- **TASK INSTRUCTIONS**:
From the first line of the data through the line containing "line_t = 0.1; // [0.05:0.01:0.2]", return each line exactly.

=-=-=

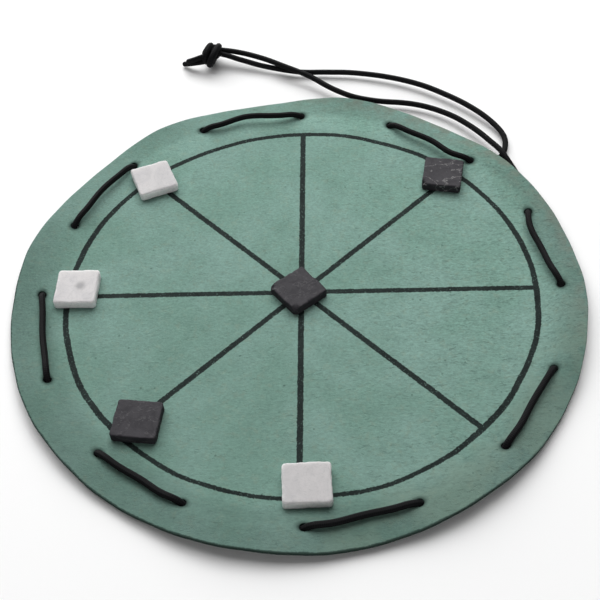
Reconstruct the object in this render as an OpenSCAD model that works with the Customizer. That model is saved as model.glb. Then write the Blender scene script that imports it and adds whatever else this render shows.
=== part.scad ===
// Round mill board: a suede disc with a painted ring and eight spokes, a drawstring laced through
// sixteen holes near its edge, and six stone tiles to play with. Millimetres, +Z up. The origin is
// the centre of the ring on the underside, where the leather rests on the table. +X runs along the
// spoke at the right, +Y along the spoke at the top.

/* [Painted lines] */
// Radius of the painted ring, at the middle of its line
ring_r = 85; // [75:1:95]
// Width of the painted lines
line_w = 2.1; // [1.2:0.1:2.6]
// Thickness of the paint
line_t = 0.1; // [0.05:0.01:0.2]

/* [Leather] */
// Thickness of the suede
leather_t = 1.6; // [1.2:0.1:2.2]
// Flat leather from the painted ring outwards, before the rim rises over the cord
flat_border = 4.5; // [3.5:0.1:4.8]
// From the painted ring to the circle of punched holes
hole_border = 9.5; // [9.4:0.1:11]
// From the painted ring to the cut edge
edge_border = 18.7; // [16:0.1:24]
// How far the cut edge wanders from a true circle
edge_wander = 1; // [0:0.1:1.5]
// How far the leather sags beneath each stitch
stitch_sag = 1.3; // [0.6:0.1:1.5]
// How high the rim curls above the cord, on average
rim_curl = 1.3; // [0:0.1:2.5]

/* [Drawstring] */
// Diameter of the round cord
cord_d = 2; // [1.6:0.1:2.4]
// Play of the cord in a punched hole, across its diameter
hole_play = 1.2; // [1:0.1:2]
// Gap between the cord and the leather that it runs over
over_gap = 0.1; // [0.08:0.01:0.2]
// Gap between the cord and the leather that it runs under
under_gap = 0.5; // [0.45:0.05:0.8]
// Radius of the knot's wraps, at the middle of the cord
knot_wrap_r = 3.8; // [3.4:0.1:4.2]

/* [Stone tiles] */
// Side of a tile, as it is meant to be cut
tile_side = 15; // [12:0.5:17]
// Thickness of a tile
tile_t = 3.5; // [3:0.5:6]
// Radius of a tile's worn corners, seen from above
tile_corner_r = 1.2; // [0.8:0.1:2.5]
// Bevel along a tile's edges
tile_bevel = 0.4; // [0.2:0.05:0.6]
// Size of the corners broken off two of the dark tiles
chip = 1.6; // [0.8:0.1:2.4]

/* [Hidden] */

suede = "#78A091";
paint = "#2E3A38";
cord_black = "#1B1B1C";
marble = "#D8D5D4";
slate = "#4B494F";

// The wheel: eight spokes that cross a little off its middle, and two holes for each of them
spokes = 8;
hub_xy = [0.4, -0.2];
spoke_step = 360 / spokes;
holes = 2 * spokes;
hole_step = 360 / holes;
flat_r = ring_r + flat_border;
hole_ring_r = ring_r + hole_border;
edge_r = ring_r + edge_border;
cord_r = cord_d / 2;
hole_r = (cord_d + hole_play) / 2;
seat_z = leather_t + line_t;

// The rim stands this high over the cord that runs beneath it, and has risen this far inside the holes
run_lift = cord_d + under_gap;
rise_inset = 0.8;
rise_r = hole_ring_r - rise_inset;
// Between two stitches the leather is highest at this share of the way from one spoke to the next, and
// it curls there by these shares of rim_curl, from the upper right round
crest = 0.75;
curl_shares = [0.9, 1.7, 1.5, 0.85, 0.2, 0.5, 0.6, 0.3];

// The holes are punched by hand: how far out of the circle each one is, and how many degrees round
hole_out = [-0.8, -0.8, -0.8, 0, 0, 1.4, 0.6, -0.8, -0.3, 0, -0.3, -0.5, 1.4, 1.2, 0.4, -0.8];
hole_turn = [0, 0.3, -0.7, 0, 0.3, 2.7, 0.4, 1, 0.2, 1.6, 1.4, -0.2, 1.2, 0.7, -0.6, -1];
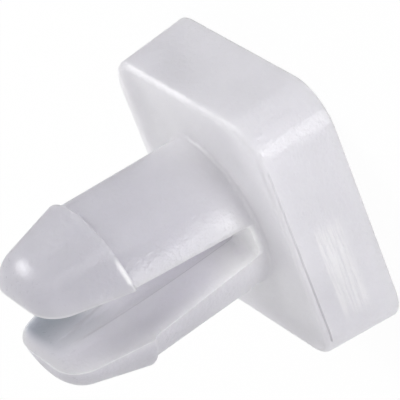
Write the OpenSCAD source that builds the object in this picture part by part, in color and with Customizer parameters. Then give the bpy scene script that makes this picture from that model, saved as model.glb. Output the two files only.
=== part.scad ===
// Plastic split rivet, one moulded piece. It stands on the outer face of its square head: the origin is
// the centre of that face, +Z runs up the shank to the nose, and the slit opens at +X and -X.

/* [Head] */
// Side of the square head, measured at the seating face under it
head_w = 8; // [7:0.1:14]
// Thickness of the head
head_t = 2.45; // [1.6:0.05:6]
// Mould draft: how far each side of the head leans out towards the outer face
head_flare = 0.16; // [0:0.02:0.4]
// Radius of the four upright corners, at the seating face
corner_r = 1.2; // [0.6:0.1:2]
// Rounding of the edge round the seating face
seat_edge_r = 0.22; // [0.05:0.01:0.5]
// Rounding of the edge round the outer face
face_edge_r = 0.08; // [0.03:0.01:0.3]

/* [Shank] */
// Shank diameter where it leaves the head
shank_d = 4.76; // [3.6:0.02:4.9]
// How much wider the shank is at the barb, across the diameter
shank_flare = 0.28; // [0:0.02:0.4]
// Grip: seating face to the underside of the barb
grip = 4.1; // [2.5:0.1:12]
// Fillet between the shank and the seating face
root_r = 0.14; // [0.05:0.01:0.3]

/* [Barbed nose] */
// Diameter over the barb
barb_d = 5.3; // [5.24:0.02:6.5]
// Rounding of the barb's edge
barb_edge_r = 0.09; // [0.04:0.01:0.11]
// Length of the nose, barb to tip
nose_l = 2.55; // [1.8:0.05:4]
// Slope of the nose's sides to the axis, in degrees
nose_slope = 15; // [8:1:18]
// Radius that rounds off the tip
tip_r = 1; // [0.5:0.05:1.1]

/* [Slit and core hole] */
// Height of the slit's floor above the seating face
slit_floor_z = 0.3; // [0.2:0.05:1]
// Width of the slit at its floor
slit_floor_w = 1; // [0.7:0.02:1.4]
// Radius in the two corners of the slit's floor
slit_corner_r = 0.14; // [0.06:0.01:0.25]
// Width of the slit at the barb
slit_barb_w = 1.7; // [1.3:0.02:2.4]
// Width of the slit at the tip
slit_tip_w = 2.08; // [1.3:0.02:2.6]
// Diameter of the core hole that hollows the legs
core_d = 1.96; // [0.8:0.02:2.4]
// Depth of the core hole below the slit's floor
core_depth = 0.5; // [0.1:0.05:1.2]

/* [Hidden] */
$fn = 96;

// Radii and heights that follow from the sizes above
shank_r = shank_d / 2;
neck_r = shank_r + shank_flare / 2;
barb_r = barb_d / 2;
barb_z = head_t + grip;
tip_z = barb_z + nose_l;
corner_at = head_w / 2 - corner_r;
head_lean = atan(head_flare / head_t);
// How far a cut runs past the surface that it opens
past = 1;

// Centre of the circle of radius r that rounds the edge between the head's leaning side and the level z
function edge_centre(z, r) = [corner_r + ((head_t - z) * sin(head_lean) - r) / cos(head_lean), z];

// Where that circle meets the leaning side
function on_side(centre, r) = centre + r * [cos(head_lean), sin(head_lean)];

// Section of the head from a corner's own axis outwards: a leaning side between two rounded edges
module rim_section() {
    seat = edge_centre(head_t - seat_edge_r, seat_edge_r);
    face = edge_centre(face_edge_r, face_edge_r);
    translate(seat) circle(seat_edge_r);
    translate(face) circle(face_edge_r);
    polygon([
        [0, 0],
        [face.x, 0],
        on_side(face, face_edge_r),
        on_side(seat, seat_edge_r),
        [seat.x, head_t],
        [0, head_t]
    ]);
}

// The head: four turned corners, four straight sides between them and the block in the middle
module head() {
    translate([-corner_at, -corner_at, 0]) cube([2 * corner_at, 2 * corner_at, head_t]);
    for (turn = [0:90:270]) rotate(turn) {
        translate([corner_at, corner_at, 0]) rotate_extrude(angle = 90) rim_section();
        translate([corner_at, corner_at, 0]) rotate([90, 0, 0]) linear_extrude(2 * corner_at) rim_section();
    }
}

// Half section of the shank: a fillet at the head, then sides that widen towards the barb
module shank_section() {
    polygon([
        [0, head_t - past],
        [shank_r, head_t - past],
        [shank_r, head_t],
        [neck_r, barb_z + barb_edge_r],
        [0, barb_z + barb_edge_r]
    ]);
    difference() {
        translate([0, head_t - root_r]) square([shank_r + root_r, 2 * root_r]);
        translate([shank_r + root_r, head_t + root_r]) circle(root_r);
    }
}

// Half section of the nose: the barb's rounded edge, a straight slope and a rounded tip
module nose_section() {
    edge_at = [barb_r - barb_edge_r, barb_z + barb_edge_r];
    slope_top = edge_at + barb_edge_r * [cos(nose_slope), sin(nose_slope)];
    round_z = tip_z - tip_r;
    slope_end_z = round_z + tip_r * sin(nose_slope);
    slope_end_r = slope_top.x - (slope_end_z - slope_top.y) * tan(nose_slope);
    round_at = slope_end_r - tip_r * cos(nose_slope);
    translate(edge_at) circle(barb_edge_r);
    translate([round_at, round_z]) intersection() {
        circle(tip_r);
        translate([-round_at, -tip_r]) square(3 * tip_r + round_at);
    }
    polygon([
        [0, barb_z],
        [edge_at.x, barb_z],
        slope_top,
        [slope_end_r, slope_end_z],
        [round_at, tip_z],
        [0, tip_z]
    ]);
}

// Outline of the slit, across Y and up Z: a flat floor with round corners, then sides that open to the barb and
// to the tip
module slit_outline() {
    floor_z = head_t + slit_floor_z;
    opening = atan((slit_barb_w - slit_floor_w) / 2 / (barb_z - floor_z));
    corner = [slit_floor_w / 2 - slit_corner_r * (1 - sin(opening)) / cos(opening), floor_z + slit_corner_r];
    side = corner + slit_corner_r * [cos(opening), -sin(opening)];
    for (way = [-1, 1]) translate([way * corner.x, corner.y]) circle(slit_corner_r);
    polygon([
        [-corner.x, floor_z],
        [corner.x, floor_z],
        side,
        [slit_barb_w / 2, barb_z],
        [slit_tip_w / 2, tip_z],
        [slit_tip_w / 2, tip_z + past],
        [-slit_tip_w / 2, tip_z + past],
        [-slit_tip_w / 2, tip_z],
        [-slit_barb_w / 2, barb_z],
        [-side.x, side.y]
    ]);
}

// The shank with its nose, split into two legs
module split_shank() {
    difference() {
        rotate_extrude() {
            shank_section();
            nose_section();
        }
        rotate([90, 0, 90]) translate([0, 0, -barb_r - past]) linear_extrude(2 * (barb_r + past)) slit_outline();
        translate([0, 0, head_t + slit_floor_z - core_depth]) cylinder(d = core_d, h = tip_z);
    }
}

module rivet_body() {
    color("gainsboro") {
        head();
        split_shank();
    }
}

rivet_body();
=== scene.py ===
# %% [markdown]
# # A plastic split rivet
# The real rivet is one piece of natural nylon, a pale and slightly see-through plastic. It has a thick square
# head, a round shank that is split into two legs, and a barb with a bullet-shaped nose. The legs close as the
# nose is pushed through a hole, and spring open behind the panel. This lesson makes a finished picture of it:
# first the shape, then the plastic, the floor, the light and the camera.

import math

import bmesh
import bpy
from mathutils import Matrix, Vector


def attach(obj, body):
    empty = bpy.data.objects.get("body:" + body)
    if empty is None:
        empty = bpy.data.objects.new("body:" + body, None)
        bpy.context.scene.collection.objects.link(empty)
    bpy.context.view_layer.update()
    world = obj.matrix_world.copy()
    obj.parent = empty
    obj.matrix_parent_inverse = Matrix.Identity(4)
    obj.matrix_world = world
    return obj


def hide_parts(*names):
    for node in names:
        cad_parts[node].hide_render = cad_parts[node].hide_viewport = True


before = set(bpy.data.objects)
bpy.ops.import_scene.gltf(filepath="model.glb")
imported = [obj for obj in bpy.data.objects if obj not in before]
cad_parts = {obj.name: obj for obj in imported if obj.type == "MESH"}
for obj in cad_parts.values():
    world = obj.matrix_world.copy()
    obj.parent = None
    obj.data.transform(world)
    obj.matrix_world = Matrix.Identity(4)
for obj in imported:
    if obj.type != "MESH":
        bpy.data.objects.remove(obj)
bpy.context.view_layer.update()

# %% [markdown]
# ## Helpers for building in millimetres
# A bmesh is a mesh that Python can cut and stretch with the same operators as the editor. The rivet is built
# in millimetres, because Blender's boolean works best with shapes about as big as 1, and the finished mesh is
# brought down to metres at the end. One helper makes an object of a bmesh, one applies an object's modifiers
# and one cuts a shape away.

# %% Helpers
MM = 0.001


def to_object(name, bm):
    """Makes an object of a bmesh."""
    mesh = bpy.data.meshes.new(name)
    bm.to_mesh(mesh)
    bm.free()
    made = bpy.data.objects.new(name, mesh)
    bpy.context.scene.collection.objects.link(made)
    return made


def apply_modifiers(target):
    """Turns what the modifiers make into the object's own mesh."""
    depsgraph = bpy.context.evaluated_depsgraph_get()
    mesh = bpy.data.meshes.new_from_object(target.evaluated_get(depsgraph))
    target.modifiers.clear()
    target.data = mesh


def cut_away(target, cutter):
    """Takes the cutter's shape out of the target, then removes the cutter."""
    cut = target.modifiers.new("cut", "BOOLEAN")
    cut.operation = "DIFFERENCE"
    cut.solver = "EXACT"
    cut.object = cutter
    apply_modifiers(target)
    bpy.data.objects.remove(cutter)
    print(f"cut {target.name}: {len(target.data.polygons)} faces")


# %% [markdown]
# ## The head
# The head is a square block with well-rounded upright corners. Its sides lean out a little towards the outer
# face, the draft that lets a moulding leave its mould. A cube gets its four upright edges bevelled, the rim of
# its outer face is pushed out by the draft, and then both rims are bevelled: a soft one round the seating face
# and a tight one round the outer face. Every side is cut into as many strips as a corner, so that the outline
# has 96 points, the same number as the shank that will join it.

# %% The head
HEAD_SIDE = 8.0
HEAD_THICK = 2.45
HEAD_FLARE = 0.16
CORNER_RADIUS = 1.2
SEAT_EDGE = 0.22
FACE_EDGE = 0.08
AROUND = 96
CORNER_STEPS = AROUND // 8


def edges_where(bm, test):
    """The edges whose two ends both pass a test."""
    return [e for e in bm.edges if all(test(v.co) for v in e.verts)]


def bevel(bm, edges, width, steps):
    """Rounds edges with the editor's own circular profile."""
    return bmesh.ops.bevel(
        bm,
        geom=edges,
        offset=width,
        offset_type="OFFSET",
        affect="EDGES",
        segments=steps,
        profile=0.5,
        material=-1,
        clamp_overlap=True,
    )


head = bmesh.new()
bmesh.ops.create_cube(head, size=1)
bmesh.ops.scale(head, verts=head.verts, vec=(HEAD_SIDE, HEAD_SIDE, HEAD_THICK))
bmesh.ops.translate(head, verts=head.verts, vec=(0, 0, HEAD_THICK / 2))
upright = [e for e in head.edges if abs(e.verts[0].co.z - e.verts[1].co.z) > 1]
bevel(head, upright, CORNER_RADIUS, CORNER_STEPS)
corner_at = HEAD_SIDE / 2 - CORNER_RADIUS
sides = [
    e
    for e in head.edges
    if (e.verts[0].co - e.verts[1].co).length > corner_at
    and abs(e.verts[0].co.z - e.verts[1].co.z) < 0.01
]
bmesh.ops.subdivide_edges(head, edges=sides, cuts=CORNER_STEPS - 1, use_grid_fill=True)
for v in head.verts:
    if v.co.z < 0.01:
        out = Vector((v.co.x, v.co.y))
        core = Vector((max(-corner_at, min(corner_at, out.x)), max(-corner_at, min(corner_at, out.y))))
        lean = (out - core).normalized() * HEAD_FLARE
        v.co.x += lean.x
        v.co.y += lean.y
print("head:", len(head.verts), "points,", len(head.faces), "faces")
top_rim = edges_where(head, lambda p: p.z > HEAD_THICK - 0.01)
bevel(head, top_rim, SEAT_EDGE, steps=10)
foot_rim = edges_where(head, lambda p: p.z < 0.01)
bevel(head, foot_rim, FACE_EDGE, steps=6)
print("rounded head:", len(head.verts), "points,", len(head.faces), "faces")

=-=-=

- **WRITTEN SOLUTION**:
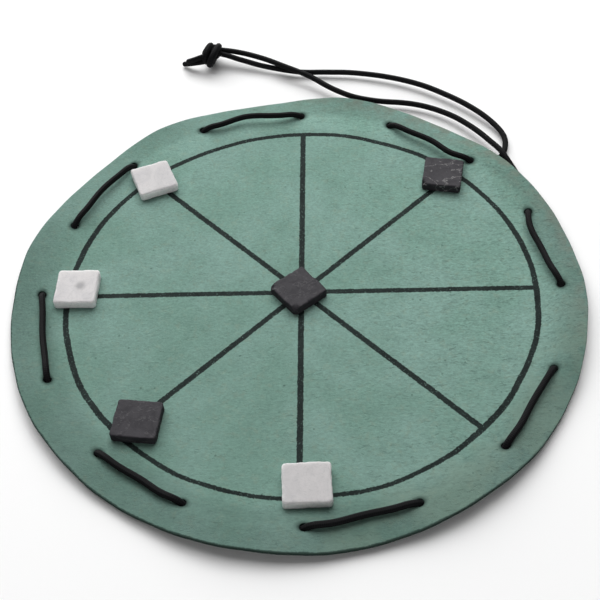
Reconstruct the object in this render as an OpenSCAD model that works with the Customizer. That model is saved as model.glb. Then write the Blender scene script that imports it and adds whatever else this render shows.
=== part.scad ===
// Round mill board: a suede disc with a painted ring and eight spokes, a drawstring laced through
// sixteen holes near its edge, and six stone tiles to play with. Millimetres, +Z up. The origin is
// the centre of the ring on the underside, where the leather rests on the table. +X runs along the
// spoke at the right, +Y along the spoke at the top.

/* [Painted lines] */
// Radius of the painted ring, at the middle of its line
ring_r = 85; // [75:1:95]
// Width of the painted lines
line_w = 2.1; // [1.2:0.1:2.6]
// Thickness of the paint
line_t = 0.1; // [0.05:0.01:0.2]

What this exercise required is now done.